Une série de juristes se sont exprimés mardi sur l’état de la situation devant les Commissions réunies des Affaires sociales et de la Justice du Sénat. Professeur à l’Université de Liège et membre de la Commission fédérale de contrôle et d’évaluation de l’euthanasie,

Gilles Genicot a estimé qu’il n’existait pas de fondement juridique permettant de légitimer le fait que des « institutions » de soins aient recours à la clause de conscience, un point de vue, a-t-il assuré, que l’on retrouvera dans le prochain avis du Comité consultatif de bioéthique dont il fait partie.

Trois législations permettent une clause de conscience, l’interruption volontaire de grossesse, la procréation médicalement assistée et l’euthanasie, mais seule la deuxième prévoit explicitement la faculté pour une institution, en l’occurrence un centre de fécondation, d’orienter sa politique, a-t-il argué.

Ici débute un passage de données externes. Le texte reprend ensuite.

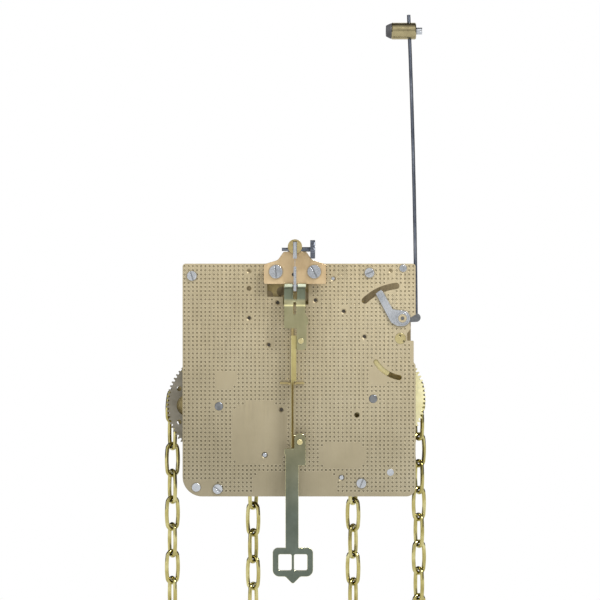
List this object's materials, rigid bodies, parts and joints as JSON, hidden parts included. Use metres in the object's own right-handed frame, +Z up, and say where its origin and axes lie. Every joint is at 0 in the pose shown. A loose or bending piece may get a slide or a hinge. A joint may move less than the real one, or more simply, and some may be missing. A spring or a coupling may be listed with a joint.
{
  "type": "longcase clock movement",
  "caption": "Weight-driven clock movement with chains, bell hammer and pendulum leader between two brass plates.",
  "frame": {"origin": "middle of the back plate's bottom edge, below the suspension spring", "axes": "+X to the right seen from the back, +Y from the back plate to the dial, +Z up"},
  "size_m": [0.1305, 0.0801, 0.3176],
  "materials": {
    "plate_brass": "dimpled, lacquered, satin",
    "cock_brass": "satin",
    "brass": "satin",
    "bright_brass": "bright",
    "chain_brass": "bright, drawn wire",
    "leader_metal": "stamped, dull",
    "steel": "satin",
    "wire_steel": "drawn, dark",
    "tip_plastic": "matt"
  },
  "bodies": {
    "frame": {"back_plate": "plate_brass", "front_plate": "plate_brass", "plate_pillars": "steel", "plate_screws": "steel", "riveted_studs": "steel", "suspension_cock": "cock_brass", "cock_screws": "steel", "suspension_stud": "brass", "suspension_block": "steel", "chain_wraps": "chain_brass"},
    "pendulum_leader": {"suspension_blade": "steel", "leader_head": "leader_metal", "leader_web": "leader_metal", "pendulum_hook": "leader_metal", "leader_rivets": "bright_brass"},
    "crutch_and_anchor": {"pallet_arbor": "steel", "anchor": "steel", "crutch": "brass"},
    "thumb_screw": {"thumb_screw": "wire_steel"},
    "time_great": {"time_great_arbor": "steel", "time_great_wheel": "brass", "time_chain_wheel": "brass"},
    "second": {"second_arbor": "steel", "second_wheel": "brass"},
    "centre": {"centre_arbor": "steel", "centre_wheel": "brass", "cannon_pinion": "brass"},
    "third": {"third_arbor": "steel", "third_wheel": "brass"},
    "fourth": {"fourth_arbor": "steel", "fourth_wheel": "brass"},
    "escape": {"escape_arbor": "steel", "escape_wheel": "brass"},
    "minute_work": {"minute_wheel": "brass"},
    "hour_work": {"hour_wheel": "brass", "snail": "brass"},
    "rack": {"rack": "steel"},
    "rack_hook": {"rack_hook": "steel"},
    "lifting_lever": {"lifting_lever": "steel"},
    "strike_great": {"strike_great_arbor": "steel", "strike_great_wheel": "bright_brass", "strike_chain_wheel": "brass"},
    "pin": {"pin_arbor": "steel", "pin_wheel": "brass"},
    "locking": {"locking_arbor": "steel", "locking_wheel": "brass"},
    "warning": {"warning_arbor": "steel", "warning_wheel": "brass"},
    "fly": {"fly": "steel"},
    "hammer": {"hammer_arbor": "steel", "hammer_wire": "wire_steel", "hammer_head": "bright_brass", "hammer_tip": "tip_plastic", "hammer_set_screw": "steel"},
    "silence_lever": {"silence_lever": "steel"},
    "shift_lever": {"shift_lever": "bright_brass"},
    "time_load": {"time_chain_load": "chain_brass"},
    "time_slack": {"time_chain_slack": "chain_brass"},
    "strike_load": {"strike_chain_load": "chain_brass"},
    "strike_slack": {"strike_chain_slack": "chain_brass"}
  },
  "joints": [
    {"name": "centre_turn", "type": "hinge", "parent": "frame", "child": "centre", "pos_m": [-0.0007, 0.02, 0.062], "axis": [0, 1, 0], "continuous": true},
    {"name": "time_great_turn", "type": "hinge", "parent": "frame", "child": "time_great", "pos_m": [-0.0366, 0.02, 0.0434], "axis": [0, 1, 0], "continuous": true},
    {"name": "second_turn", "type": "hinge", "parent": "frame", "child": "second", "pos_m": [-0.0065, 0.02, 0.0418], "axis": [0, 1, 0], "continuous": true},
    {"name": "third_turn", "type": "hinge", "parent": "frame", "child": "third", "pos_m": [-0.0126, 0.02, 0.073], "axis": [0, 1, 0], "continuous": true},
    {"name": "fourth_turn", "type": "hinge", "parent": "frame", "child": "fourth", "pos_m": [-0.0221, 0.02, 0.0859], "axis": [0, 1, 0], "continuous": true},
    {"name": "escape_turn", "type": "hinge", "parent": "frame", "child": "escape", "pos_m": [-0.0083, 0.02, 0.0933], "axis": [0, 1, 0], "continuous": true},
    {"name": "minute_work_turn", "type": "hinge", "parent": "frame", "child": "minute_work", "pos_m": [0.0096, 0.02, 0.0505], "axis": [0, 1, 0], "continuous": true},
    {"name": "hour_work_turn", "type": "hinge", "parent": "frame", "child": "hour_work", "pos_m": [-0.0007, 0.02, 0.062], "axis": [0, 1, 0], "continuous": true},
    {"name": "pin_turn", "type": "hinge", "parent": "frame", "child": "pin", "pos_m": [0.0334, 0.02, 0.0769], "axis": [0, 1, 0], "continuous": true},
    {"name": "strike_great_turn", "type": "hinge", "parent": "frame", "child": "strike_great", "pos_m": [0.0376, 0.02, 0.047], "axis": [0, 1, 0], "continuous": true},
    {"name": "locking_turn", "type": "hinge", "parent": "frame", "child": "locking", "pos_m": [0.0234, 0.02, 0.0891], "axis": [0, 1, 0], "continuous": true},
    {"name": "warning_turn", "type": "hinge", "parent": "frame", "child": "warning", "pos_m": [0.0098, 0.02, 0.0944], "axis": [0, 1, 0], "continuous": true},
    {"name": "fly_turn", "type": "hinge", "parent": "frame", "child": "fly", "pos_m": [0.0183, 0.02, 0.1048], "axis": [0, 1, 0], "continuous": true},
    {"name": "leader_swing", "type": "hinge", "parent": "frame", "child": "pendulum_leader", "pos_m": [0, -0.011, 0.1124], "axis": [0, 1, 0], "range_deg": [-1.8, 1.8]},
    {"name": "crutch_swing", "type": "hinge", "parent": "frame", "child": "crutch_and_anchor", "pos_m": [-0.0007, 0.02, 0.1067], "axis": [0, 1, 0], "range_deg": [-2.3, 2.3]},
    {"name": "thumb_screw_turn", "type": "hinge", "parent": "frame", "child": "thumb_screw", "pos_m": [0, -0.0112, 0.1186], "axis": [1, 0, 0], "range_deg": [-180, 180]},
    {"name": "hammer_swing", "type": "hinge", "parent": "frame", "child": "hammer", "pos_m": [0.0516, 0.02, 0.0857], "axis": [0, 1, 0], "range_deg": [-3, 10], "stiffness_Nm_per_rad": 0.05},
    {"name": "silence_lever_turn", "type": "hinge", "parent": "frame", "child": "silence_lever", "pos_m": [0.0516, -0.0015, 0.0857], "axis": [0, 1, 0], "range_deg": [-4, 24]},
    {"name": "shift_lever_turn", "type": "hinge", "parent": "frame", "child": "shift_lever", "pos_m": [0.0507, 0.0015, 0.076], "axis": [0, 1, 0], "range_deg": [-6, 6]},
    {"name": "rack_tilt", "type": "hinge", "parent": "frame", "child": "rack", "pos_m": [-0.034, 0.052, 0.06], "axis": [0, 1, 0], "range_deg": [-4, 6]},
    {"name": "rack_hook_tilt", "type": "hinge", "parent": "frame", "child": "rack_hook", "pos_m": [0.024, 0.052, 0.099], "axis": [0, 1, 0], "range_deg": [-1, 5]},
    {"name": "lifting_lever_tilt", "type": "hinge", "parent": "frame", "child": "lifting_lever", "pos_m": [0.033, 0.052, 0.064], "axis": [0, 1, 0], "range_deg": [-5, 5]},
    {"name": "time_load_sway", "type": "hinge", "parent": "frame", "child": "time_load", "pos_m": [-0.0602, 0.01925, 0.03598], "axis": [0, 1, 0], "range_deg": [-3, 6]},
    {"name": "time_slack_sway", "type": "hinge", "parent": "frame", "child": "time_slack", "pos_m": [-0.0206, 0.01925, 0.01994], "axis": [0, 1, 0], "range_deg": [-5, 5]},
    {"name": "strike_load_sway", "type": "hinge", "parent": "frame", "child": "strike_load", "pos_m": [0.0607, 0.01925, 0.04068], "axis": [0, 1, 0], "range_deg": [-6, 3]},
    {"name": "strike_slack_sway", "type": "hinge", "parent": "frame", "child": "strike_slack", "pos_m": [0.0284, 0.01925, 0.00908], "axis": [0, 1, 0], "range_deg": [-5, 5]}
  ],
  "couplings": [
    {"joint": "second_turn", "follows": "centre_turn", "ratio": -0.33333},
    {"joint": "time_great_turn", "follows": "centre_turn", "ratio": 0.064103},
    {"joint": "third_turn", "follows": "centre_turn", "ratio": -4},
    {"joint": "fourth_turn", "follows": "centre_turn", "ratio": 15},
    {"joint": "escape_turn", "follows": "centre_turn", "ratio": -60},
    {"joint": "minute_work_turn", "follows": "centre_turn", "ratio": -0.33333},
    {"joint": "hour_work_turn", "follows": "centre_turn", "ratio": 0.083333},
    {"joint": "strike_great_turn", "follows": "pin_turn", "ratio": -0.19231},
    {"joint": "locking_turn", "follows": "pin_turn", "ratio": -4},
    {"joint": "warning_turn", "follows": "pin_turn", "ratio": 16},
    {"joint": "fly_turn", "follows": "pin_turn", "ratio": -64},
    {"joint": "crutch_swing", "follows": "leader_swing", "ratio": 1.1094}
  ]
}
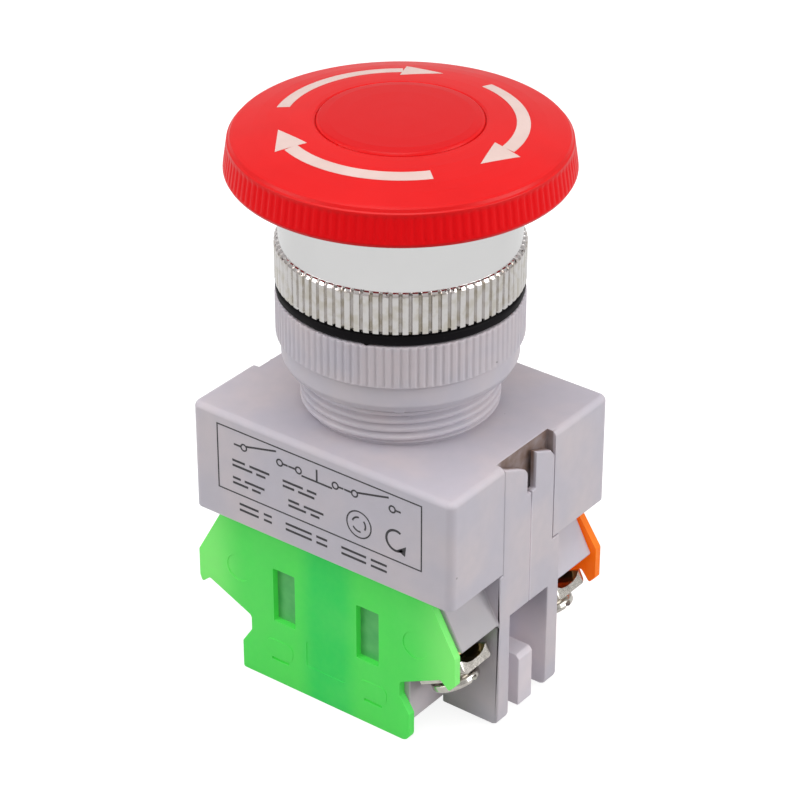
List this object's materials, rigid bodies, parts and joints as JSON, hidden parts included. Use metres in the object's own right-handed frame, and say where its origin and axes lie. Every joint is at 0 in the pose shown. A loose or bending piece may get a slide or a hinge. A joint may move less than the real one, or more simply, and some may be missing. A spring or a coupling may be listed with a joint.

Chercheur postdoctorant à l’Université de Gand, Sylvie Tack s’est montrée plus nuancée, soulignant qu’on touchait à deux limites, celles du « droit du patient » et sa liberté de choix, et celles des « droits des collaborateurs » des institutions, dont les médecins, limités par les obligations liées au travail mais aussi, la loi anti-discirimination, la loyauté, le secret professionnel, etc. Elle a cependantégalement admis que la clause de conscience prévue par la loi sur l’euthanasie se limitait au « médecin » ou une autre « personne ». Reste à savoir s’il s’agit d’une personne physique. Il serait bon de préciser la loi, a-t-elle dit.